TASK OBJECTIVE>
Please copy every line of the records below that holds the word "finishes".

DATASET ROWS>
◇ ◇ ◇ ◇
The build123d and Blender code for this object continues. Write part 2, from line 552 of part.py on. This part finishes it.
◇ ◇ ◇ ◇
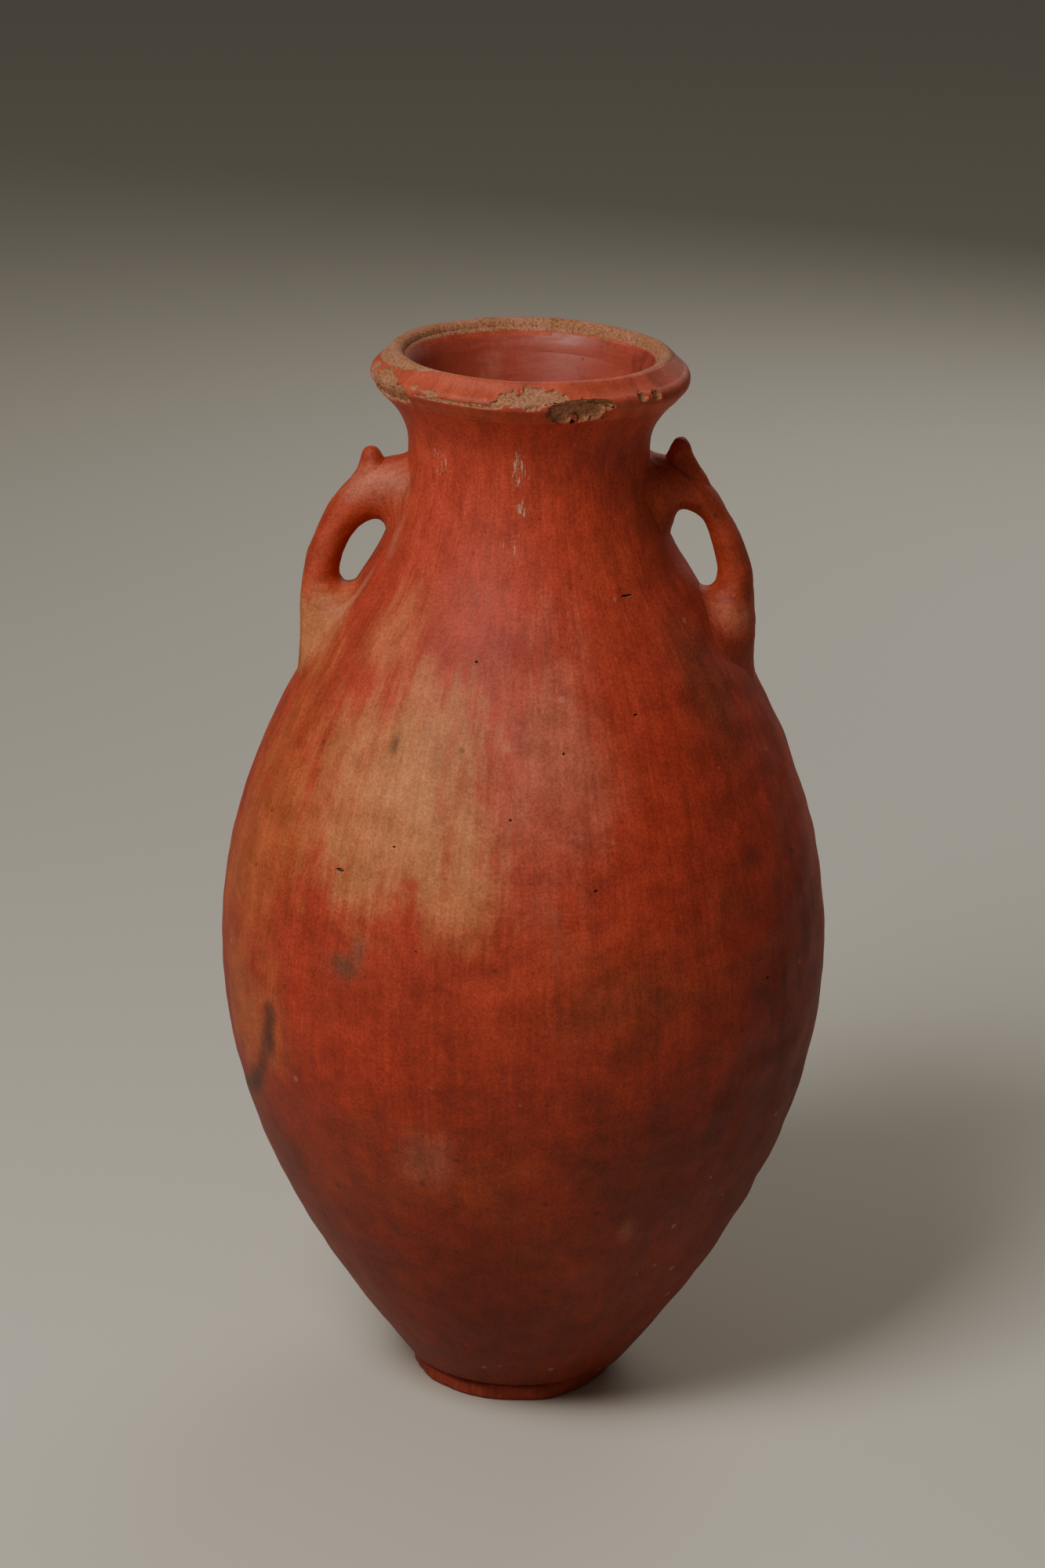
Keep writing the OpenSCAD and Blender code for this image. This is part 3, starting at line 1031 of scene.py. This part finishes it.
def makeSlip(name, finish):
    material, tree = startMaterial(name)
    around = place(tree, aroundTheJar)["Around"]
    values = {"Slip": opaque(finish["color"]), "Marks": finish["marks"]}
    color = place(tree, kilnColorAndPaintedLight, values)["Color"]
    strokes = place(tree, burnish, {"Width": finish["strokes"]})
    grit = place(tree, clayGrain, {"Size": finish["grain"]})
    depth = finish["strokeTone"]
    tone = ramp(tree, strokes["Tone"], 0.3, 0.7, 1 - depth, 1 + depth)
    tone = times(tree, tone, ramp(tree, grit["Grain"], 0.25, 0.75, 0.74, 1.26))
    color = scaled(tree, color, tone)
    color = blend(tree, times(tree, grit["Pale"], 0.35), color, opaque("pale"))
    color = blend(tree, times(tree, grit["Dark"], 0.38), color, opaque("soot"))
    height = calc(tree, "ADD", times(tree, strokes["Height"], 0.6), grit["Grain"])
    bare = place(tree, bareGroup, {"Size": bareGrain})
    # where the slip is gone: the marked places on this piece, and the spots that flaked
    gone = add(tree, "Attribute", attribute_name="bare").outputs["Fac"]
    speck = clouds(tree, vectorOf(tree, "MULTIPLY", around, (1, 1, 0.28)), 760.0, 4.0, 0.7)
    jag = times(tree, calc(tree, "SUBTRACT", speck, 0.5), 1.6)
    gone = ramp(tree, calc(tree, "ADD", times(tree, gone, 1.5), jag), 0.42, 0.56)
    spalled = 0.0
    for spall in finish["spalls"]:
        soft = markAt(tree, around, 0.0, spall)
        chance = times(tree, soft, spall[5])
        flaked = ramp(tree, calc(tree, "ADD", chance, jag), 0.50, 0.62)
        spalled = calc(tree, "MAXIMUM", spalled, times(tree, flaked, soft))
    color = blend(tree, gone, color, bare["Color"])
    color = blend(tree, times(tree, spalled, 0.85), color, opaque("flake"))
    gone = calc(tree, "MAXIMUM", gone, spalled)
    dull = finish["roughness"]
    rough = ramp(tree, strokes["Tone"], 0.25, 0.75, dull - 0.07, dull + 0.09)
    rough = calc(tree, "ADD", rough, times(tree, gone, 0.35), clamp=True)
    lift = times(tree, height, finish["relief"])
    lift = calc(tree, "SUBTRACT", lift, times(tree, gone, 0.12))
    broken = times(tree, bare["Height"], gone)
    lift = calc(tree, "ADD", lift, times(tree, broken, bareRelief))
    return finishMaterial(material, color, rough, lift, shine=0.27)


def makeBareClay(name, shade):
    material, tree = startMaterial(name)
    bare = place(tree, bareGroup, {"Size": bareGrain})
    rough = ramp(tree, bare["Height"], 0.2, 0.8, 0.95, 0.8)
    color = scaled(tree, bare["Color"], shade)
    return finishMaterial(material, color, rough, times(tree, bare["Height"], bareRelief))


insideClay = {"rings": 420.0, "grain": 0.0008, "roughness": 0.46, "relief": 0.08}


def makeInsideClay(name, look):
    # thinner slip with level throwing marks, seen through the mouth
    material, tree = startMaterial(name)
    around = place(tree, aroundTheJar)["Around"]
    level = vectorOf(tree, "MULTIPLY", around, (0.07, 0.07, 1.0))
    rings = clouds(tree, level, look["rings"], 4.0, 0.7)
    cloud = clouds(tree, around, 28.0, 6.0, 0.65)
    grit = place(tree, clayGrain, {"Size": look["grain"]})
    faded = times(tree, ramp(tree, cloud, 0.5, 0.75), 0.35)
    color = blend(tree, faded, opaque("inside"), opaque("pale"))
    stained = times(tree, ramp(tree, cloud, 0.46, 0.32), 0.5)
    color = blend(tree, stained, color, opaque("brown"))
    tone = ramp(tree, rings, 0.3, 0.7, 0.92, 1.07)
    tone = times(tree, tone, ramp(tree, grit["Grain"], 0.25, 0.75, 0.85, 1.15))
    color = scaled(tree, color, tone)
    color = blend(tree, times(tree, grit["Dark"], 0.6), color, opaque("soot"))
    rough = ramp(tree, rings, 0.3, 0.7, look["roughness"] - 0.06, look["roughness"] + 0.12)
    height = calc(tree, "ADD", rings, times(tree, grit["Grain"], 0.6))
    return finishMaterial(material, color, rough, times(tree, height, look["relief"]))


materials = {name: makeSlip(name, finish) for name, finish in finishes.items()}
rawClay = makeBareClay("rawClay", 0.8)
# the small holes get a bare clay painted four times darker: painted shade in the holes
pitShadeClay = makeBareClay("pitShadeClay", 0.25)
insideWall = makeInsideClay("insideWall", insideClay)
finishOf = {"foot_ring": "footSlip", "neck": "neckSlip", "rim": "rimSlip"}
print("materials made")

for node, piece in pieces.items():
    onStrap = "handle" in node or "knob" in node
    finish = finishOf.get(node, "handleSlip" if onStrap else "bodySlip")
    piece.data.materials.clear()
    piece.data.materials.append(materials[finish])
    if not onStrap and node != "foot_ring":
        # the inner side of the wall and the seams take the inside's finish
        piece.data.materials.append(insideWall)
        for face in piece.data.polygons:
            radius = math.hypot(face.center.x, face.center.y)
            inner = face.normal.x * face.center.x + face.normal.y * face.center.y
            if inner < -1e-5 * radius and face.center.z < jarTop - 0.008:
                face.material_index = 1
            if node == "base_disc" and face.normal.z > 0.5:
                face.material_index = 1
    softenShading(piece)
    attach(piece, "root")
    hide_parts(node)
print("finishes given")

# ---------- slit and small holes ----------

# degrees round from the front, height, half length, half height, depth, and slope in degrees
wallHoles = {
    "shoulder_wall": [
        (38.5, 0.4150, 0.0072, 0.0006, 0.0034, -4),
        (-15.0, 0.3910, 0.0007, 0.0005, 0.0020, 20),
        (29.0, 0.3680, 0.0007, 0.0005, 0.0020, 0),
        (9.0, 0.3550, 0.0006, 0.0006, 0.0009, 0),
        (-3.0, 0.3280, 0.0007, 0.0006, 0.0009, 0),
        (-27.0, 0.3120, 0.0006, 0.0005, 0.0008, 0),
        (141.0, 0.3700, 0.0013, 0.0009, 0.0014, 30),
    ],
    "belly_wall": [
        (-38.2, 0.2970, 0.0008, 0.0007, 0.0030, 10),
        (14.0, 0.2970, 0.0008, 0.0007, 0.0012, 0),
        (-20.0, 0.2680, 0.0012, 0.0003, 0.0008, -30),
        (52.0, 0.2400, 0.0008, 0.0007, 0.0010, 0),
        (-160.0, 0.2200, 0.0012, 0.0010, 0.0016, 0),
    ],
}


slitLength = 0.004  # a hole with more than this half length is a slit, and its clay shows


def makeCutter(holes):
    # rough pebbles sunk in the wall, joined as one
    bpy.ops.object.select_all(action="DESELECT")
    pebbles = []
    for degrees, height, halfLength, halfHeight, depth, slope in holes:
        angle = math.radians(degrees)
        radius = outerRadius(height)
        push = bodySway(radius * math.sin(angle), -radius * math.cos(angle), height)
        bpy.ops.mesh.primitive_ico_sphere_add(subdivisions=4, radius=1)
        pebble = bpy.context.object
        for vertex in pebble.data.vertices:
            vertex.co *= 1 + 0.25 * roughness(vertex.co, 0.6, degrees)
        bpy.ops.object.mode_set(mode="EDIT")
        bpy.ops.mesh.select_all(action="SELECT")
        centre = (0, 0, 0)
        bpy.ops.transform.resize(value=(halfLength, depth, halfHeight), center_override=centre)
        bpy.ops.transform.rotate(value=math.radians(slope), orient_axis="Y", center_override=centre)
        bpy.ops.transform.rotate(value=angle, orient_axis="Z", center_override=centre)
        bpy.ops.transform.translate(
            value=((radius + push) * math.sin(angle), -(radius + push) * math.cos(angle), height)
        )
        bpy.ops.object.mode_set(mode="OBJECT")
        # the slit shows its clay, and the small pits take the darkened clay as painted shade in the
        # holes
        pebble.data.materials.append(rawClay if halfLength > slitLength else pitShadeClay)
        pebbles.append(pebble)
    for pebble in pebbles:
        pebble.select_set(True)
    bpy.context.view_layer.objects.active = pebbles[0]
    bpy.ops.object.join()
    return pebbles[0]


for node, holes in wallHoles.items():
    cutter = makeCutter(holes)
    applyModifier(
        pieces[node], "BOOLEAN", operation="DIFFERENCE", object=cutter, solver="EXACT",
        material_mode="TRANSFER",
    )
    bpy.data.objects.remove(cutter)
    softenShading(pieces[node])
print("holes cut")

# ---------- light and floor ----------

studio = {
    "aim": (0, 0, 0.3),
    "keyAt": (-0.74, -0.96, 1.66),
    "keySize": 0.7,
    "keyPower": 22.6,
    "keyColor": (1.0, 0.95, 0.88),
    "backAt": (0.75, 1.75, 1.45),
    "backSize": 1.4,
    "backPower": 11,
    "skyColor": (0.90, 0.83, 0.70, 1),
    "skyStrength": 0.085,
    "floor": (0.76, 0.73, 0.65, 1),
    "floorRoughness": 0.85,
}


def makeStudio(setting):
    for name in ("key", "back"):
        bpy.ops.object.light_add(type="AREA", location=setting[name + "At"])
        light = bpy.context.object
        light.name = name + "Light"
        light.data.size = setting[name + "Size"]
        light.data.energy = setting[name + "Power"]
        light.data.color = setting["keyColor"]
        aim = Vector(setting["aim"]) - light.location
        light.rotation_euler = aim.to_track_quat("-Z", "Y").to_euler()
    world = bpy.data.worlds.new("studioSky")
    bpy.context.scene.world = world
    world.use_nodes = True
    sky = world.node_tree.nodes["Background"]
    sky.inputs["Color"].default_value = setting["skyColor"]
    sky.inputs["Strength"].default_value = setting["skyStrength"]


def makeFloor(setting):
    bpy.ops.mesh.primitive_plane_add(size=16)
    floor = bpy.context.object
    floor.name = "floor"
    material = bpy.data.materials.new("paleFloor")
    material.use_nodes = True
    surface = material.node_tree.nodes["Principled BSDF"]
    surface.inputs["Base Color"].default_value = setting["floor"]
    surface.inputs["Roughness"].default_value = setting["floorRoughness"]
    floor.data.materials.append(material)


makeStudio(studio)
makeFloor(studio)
◇ ◇ ◇ ◇
RESPONSE TO THE EXERCISE>
The build123d and Blender code for this object continues. Write part 2, from line 552 of part.py on. This part finishes it.
Keep writing the OpenSCAD and Blender code for this image. This is part 3, starting at line 1031 of scene.py. This part finishes it.
materials = {name: makeSlip(name, finish) for name, finish in finishes.items()}
print("finishes given")